Last August, Lt. Gen. Dennis Benchoff, deputy commander of the Army Materiel Command, requested the Army's Cost and Economic Analysis Center study five options for the future of tactical missile maintenance, Shuster said.

"By far the most serious of the options, Option III, would have transferred all the tactical missile depot maintenance to Tobyhanna," said a press release from Shuster's office. Instead, the Army chose to maintain the status quo.

"Our attorneys also filed a complaint with Gen. Wilson about three weeks ago," Witherspoon said. The union complaint alleged three of the options violated the Base Realignment and Closure Commission law.

Under BRAC '95, work on guidance and control systems would be transferred to Tobyhanna. That would move about 120 jobs, Shuster's office said.
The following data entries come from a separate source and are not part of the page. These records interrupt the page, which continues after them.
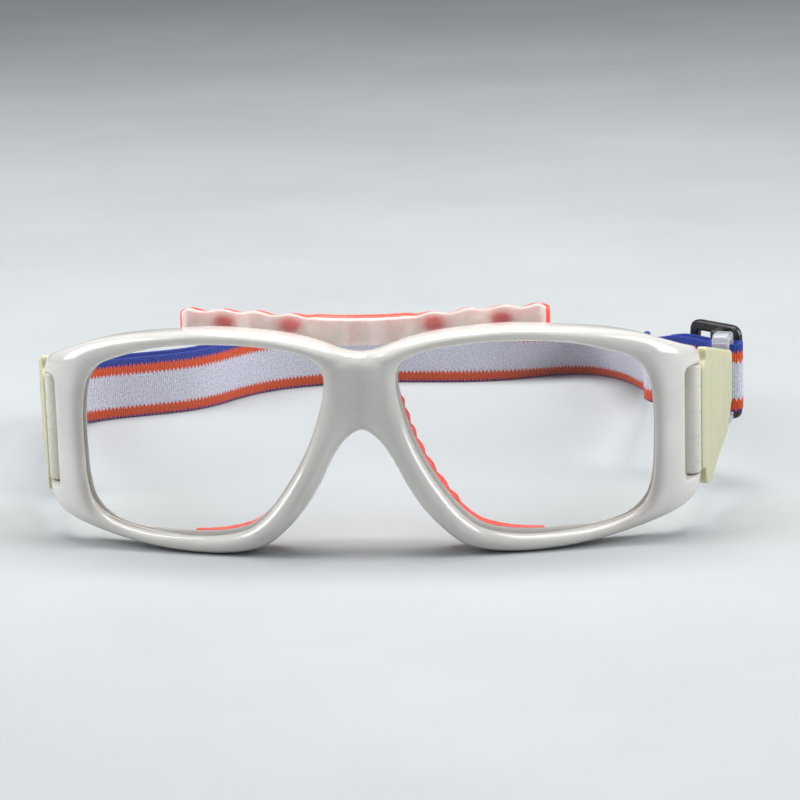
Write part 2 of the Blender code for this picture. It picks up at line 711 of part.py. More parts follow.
def make_slider():
    """Flat ring with two legs, and a raised bar between the strap's layers."""
    low, high = SLIDER_Z
    outer = [(0.0, low), (SLIDER_LENGTH, low), (SLIDER_LENGTH, high), (0.0, high)]
    window = [(SLIDER_BAR, low + SLIDER_BAR), (SLIDER_LENGTH - SLIDER_BAR, low + SLIDER_BAR),
              (SLIDER_LENGTH - SLIDER_BAR, high - SLIDER_BAR), (SLIDER_BAR, high - SLIDER_BAR)]
    outlines = [rounded_outline(outer, 2.8), rounded_outline(window, 0.8, 2)]
    plane = upright_plane(SLIDER_START, SLIDER_ANGLE)
    slider = flat_plate("strap_slider", outlines, SLIDER_THICKNESS, plane, BLACK)
    near, far = LOOP_BAR_DEPTH
    bottom, top = low + SLIDER_BAR, high - SLIDER_BAR
    staple = [(0.0, low + 1.0), (-far, low + 1.0), (-far, high - 1.0), (0.0, high - 1.0),
              (0.0, top), (-near, top), (-near, bottom), (0.0, bottom)]
    start, end = LOOP_BAR_T
    middle = slider_spot((start + end) / 2, 0.0, 0.0)
    across = upright_plane(middle, SLIDER_ANGLE - math.pi / 2)
    loop_bar = flat_plate("loop_bar", [staple], end - start, across, BLACK)
    boolean(slider, loop_bar, "UNION")
    return slider


def make_strap():
    """The band and the folded tail at its left end."""
    points = [Vector(point) for point in BAND_ROUTE]
    ribbon("strap_band", smooth_route(points, STRAP_STEP), WEBBING)
    doubled = smooth_route(points[:TAIL_END_POINT + 1], STRAP_STEP)
    tail = beside(doubled, TAIL_OFFSET, TAIL_LIFT)
    ribbon("strap_tail_left", tail, WEBBING)
    return tail


def make_bar_tack(name, spot, direction):
    angle = math.atan2(direction.y, direction.x)
    matrix = Matrix.Translation(spot) @ Matrix.Rotation(angle, 4, "Z")
    tack = box(name, TACK_SIZE, matrix, THREAD)
    bevel = tack.modifiers.new("Soft edges", "BEVEL")
    bevel.width = 0.15 * MM
    bevel.segments = 1


def make_bar_tacks(tail):
    """Blocks of stitches that hem the folded tail and the free end at the slider."""
    clearance = STRAP_THICKNESS / 2 + GAP + TACK_SIZE[1] / 2
    direction = tail[-1] - tail[-3]
    left = Vector((-direction.y, direction.x, 0.0)).normalized()
    make_bar_tack("bar_tack_left", tail[-2] + left * clearance, direction)
    spot = slider_spot(FREE_END - 1.2, FAR_LAYER - clearance, SLIDER_STRAP_Z)
    make_bar_tack("bar_tack_right", spot, slider_spot(1, 0, 0) - slider_spot(0, 0, 0))


# ---------------------------------------------------------------- moving pieces

def hang_on(name, spot, parent, children):
    """An empty on a joint's axis, which carries the pieces that move with it."""
    pivot = bpy.data.objects.new(name, None)
    PARTS.objects.link(pivot)
    pivot.parent = parent
    pivot.location = Vector(spot) * MM
    for child in children:
        obj = bpy.data.objects[child]
        obj.parent = pivot
        obj.location = -pivot.location
    return pivot


# ---------------------------------------------------------------- assembly

clear_scene()
PARTS = new_collection("sports_goggles")
CUTTERS = new_collection("cutters")
ROOT = bpy.data.objects.new("goggles_origin", None)
ROOT.location = (ORIGIN_SHIFT[0] * MM, ORIGIN_SHIFT[1] * MM, 0.0)
PARTS.objects.link(ROOT)

IVORY = make_material("ivory_gloss", (0.80, 0.79, 0.75), 0.18)
CLEAR = make_material("clear_lens", (0.95, 0.96, 0.96), 0.03, alpha=0.3, transmission=1.0)
CORAL = make_material("coral_elastomer", (0.90, 0.16, 0.08), 0.35)
PALE_GREEN = make_material("pale_green_elastomer", (0.74, 0.76, 0.52), 0.35)
MILKY = make_material("milky_clear", (0.86, 0.88, 0.90), 0.2, alpha=0.6)
WEBBING = make_material("webbing", (0.85, 0.85, 0.92), 0.85)
THREAD = make_material("thread", (0.82, 0.82, 0.88), 0.8)
BLACK = make_material("black_plastic", (0.015, 0.015, 0.017), 0.4)
STEEL = make_material("steel_pin", (0.62, 0.62, 0.63), 0.3)

make_front_frame()
make_brow_bar()
make_brow_pad()
for side_name, side_sign in (("left", -1), ("right", 1)):
    make_lens("lens_" + side_name, side_sign)
    make_nose_pad("nose_pad_" + side_name, side_sign)
    cylinder("hinge_pin_" + side_name, PIN_RADIUS, *PIN_Z, hinge_point(side_sign), STEEL, 20)
    make_arm("strap_arm_" + side_name, side_sign)
    make_keeper("strap_keeper_" + side_name, side_sign)

make_right_end()
make_left_end()
make_slider()
make_bar_tacks(make_strap())

hang_on("arm_left_swing", hinge_point(-1), ROOT, ("strap_arm_left", "strap_keeper_left", "strap_end_left"))
right_arm = hang_on("arm_right_swing", hinge_point(1), ROOT,
                    ("strap_arm_right", "strap_keeper_right", "strap_end_right", "bar_tack_right"))
slider_pivot = hang_on("slider_slide", (*SLIDER_START, 0.0), ROOT, ("strap_slider",))
slider_pivot.parent = right_arm
slider_pivot.location -= right_arm.location
bpy.context.view_layer.update()
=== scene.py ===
import math

import bmesh
import bpy
from mathutils import Matrix, Vector, kdtree, noise


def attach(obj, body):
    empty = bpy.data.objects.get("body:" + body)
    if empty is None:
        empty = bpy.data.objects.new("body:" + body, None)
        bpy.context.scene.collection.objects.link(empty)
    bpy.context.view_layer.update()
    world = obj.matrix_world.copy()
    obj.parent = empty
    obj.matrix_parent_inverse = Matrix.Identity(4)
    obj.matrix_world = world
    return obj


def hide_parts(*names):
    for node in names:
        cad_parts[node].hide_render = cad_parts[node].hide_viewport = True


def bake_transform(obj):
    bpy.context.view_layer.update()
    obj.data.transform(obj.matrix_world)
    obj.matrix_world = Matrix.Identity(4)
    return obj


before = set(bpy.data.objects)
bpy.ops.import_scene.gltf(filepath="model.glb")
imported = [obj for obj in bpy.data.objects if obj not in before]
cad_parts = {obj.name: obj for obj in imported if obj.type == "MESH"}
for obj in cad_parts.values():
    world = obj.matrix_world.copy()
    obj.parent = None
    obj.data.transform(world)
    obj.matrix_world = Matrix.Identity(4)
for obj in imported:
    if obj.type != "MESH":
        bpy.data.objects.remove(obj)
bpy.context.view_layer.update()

MM = 0.001
ORIGIN_SHIFT = Vector((3.1, -95.4, 0.0))
SIDES = (("left", -1), ("right", 1))

FACE_RADIUS = 165.0
FACE_HALF_WIDTH = 63.5
TURN_RADIUS = 20.0
TEMPLE_ANGLE = math.radians(69.0)
TEMPLE_END = 86.0
RIM_DEPTH = 9.0
TEMPLE_DEPTH = 5.2
THINNING = (67.0, 80.0)
ROUNDING = 9.0
GROOVE = 0.8
LIP = 0.25
LENS_BITE = 0.5
LENS_FRONT = 3.3
LENS_THICKNESS = 2.0
INNER_ROUND = 2.6              # how deep the front rounds off towards the lens, and towards the outside
OUTER_ROUND = 3.2
REAR_ROUND = 2.4
VALLEY = 1.1                   # how far the bridge dips between the two nasal rims
VALLEY_HALF_WIDTH = 7.5
REAR_SHARE = 0.36              # how much of the rim's width each rear rounding takes
FRONT_STEPS = 7
STATIONS_PER_ROW = 6

HINGE_ALONG = 83.0
PIN_RADIUS = 1.15
PIN_Z = (10.7, 40.1)
BARREL_RADIUS = 2.6
NOTCH_Z = (12.4, 38.3)
NOTCH_FRONT = 3.0
POCKET_FRONT = 7.2
POCKET_DEPTH = 2.6
NOTCH_FLARE = 0.9
CORNER_STEPS = 5

ARM_SPLAY = math.radians(13.5)
ARM_THICKNESS = 2.2
ARM_OFFSET = 1.9
ARM_OUTLINE = [
    (0.0, 13.2), (3.8, 13.2), (3.8, 9.6), (7.5, 8.0), (27.5, 16.2), (32.5, 23.8),
    (32.5, 34.4), (3.8, 41.2), (3.8, 37.6), (0.0, 37.6),
]
KEEPER_U = (32.8, 39.8)
KEEPER_Z = (15.8, 37.8)
KEEPER_WINDOW_U = (35.0, 38.0)
KEEPER_WINDOW_Z = (18.1, 35.5)
KEEPER_THICKNESS = 4.0
KEEPER_OFFSET = {1: -0.15, -1: -1.6}
KEEPER_LIFT = {1: 0.0, -1: -5.5}

STRAP_WIDTH = 16.5
STRAP_THICKNESS = 1.1
TAIL_OFFSET = 1.55
TAIL_LIFT = 0.8
SLIDER_START = (85.4, 67.4)
SLIDER_ANGLE = math.radians(134.4)
SLIDER_LENGTH = 16.4
SLIDER_Z = (15.0, 38.0)
SLIDER_BAR = 2.6
SLIDER_THICKNESS = 1.8
LOOP_BAR_T = (4.4, 6.6)
LOOP_BAR_DEPTH = (2.6, 3.8)
FAR_LAYER = -1.75
NEAR_LAYER = -4.65
FREE_END = 21.5
SLIDER_STRAP_Z = sum(SLIDER_Z) / 2 - 0.3
KEEPER_STRAP_Z = sum(KEEPER_WINDOW_Z) / 2
TACK_SIZE = (1.6, 0.5, 11.0)

# Stripes of the webbing from its lower edge up, in millimetres.
STRIPES = (0.5, 3.1, 12.1, 14.5)

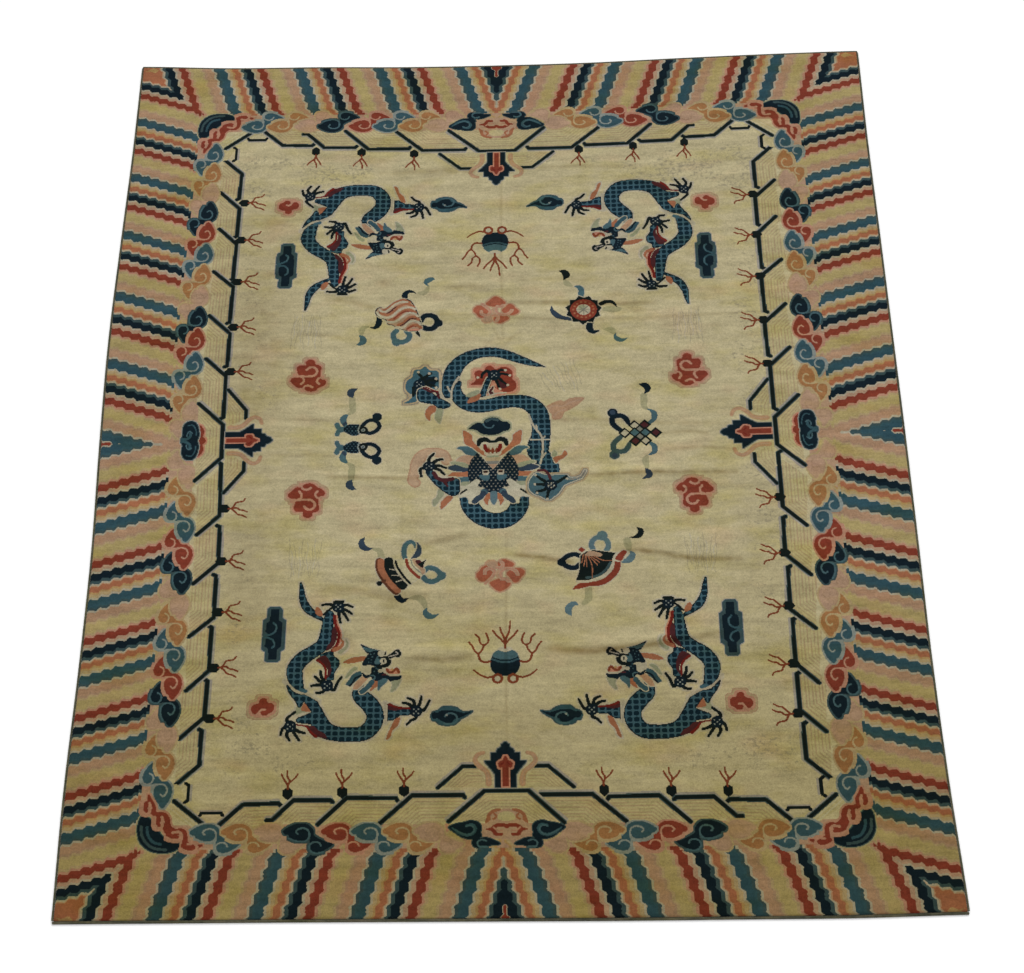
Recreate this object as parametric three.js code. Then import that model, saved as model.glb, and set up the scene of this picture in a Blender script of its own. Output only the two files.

"I have formally asked the Army to re-examine the costs of moving this work to Tobyhanna, and if it is determined that it is more economically feasible to keep the work at Letterkenny, they should pursue actions to do so," said in the release. "The Army agreed with this proposal."

Depot spokesman Alan Loessy said the depot services 17 tactical missile systems from all the armed services.

Despite the announcement, Letterkenny is scheduled to lose hundreds of jobs over the next year.

Witherspoon said the Defense Logistics Agency, which had about 450 workers in 1995, has about 130 positions now. The agency is slated to close Sept. 30 and she said only 39 people have gotten other job offers at the depot.

By July 1999, the artillery maintenance mission at the depot is scheduled to transfer to Anniston Army Depot in Alabama, Witherspoon said

Loessy said the depot and its tenants employ about 2,500 people, down from more than 5,000 in 1989.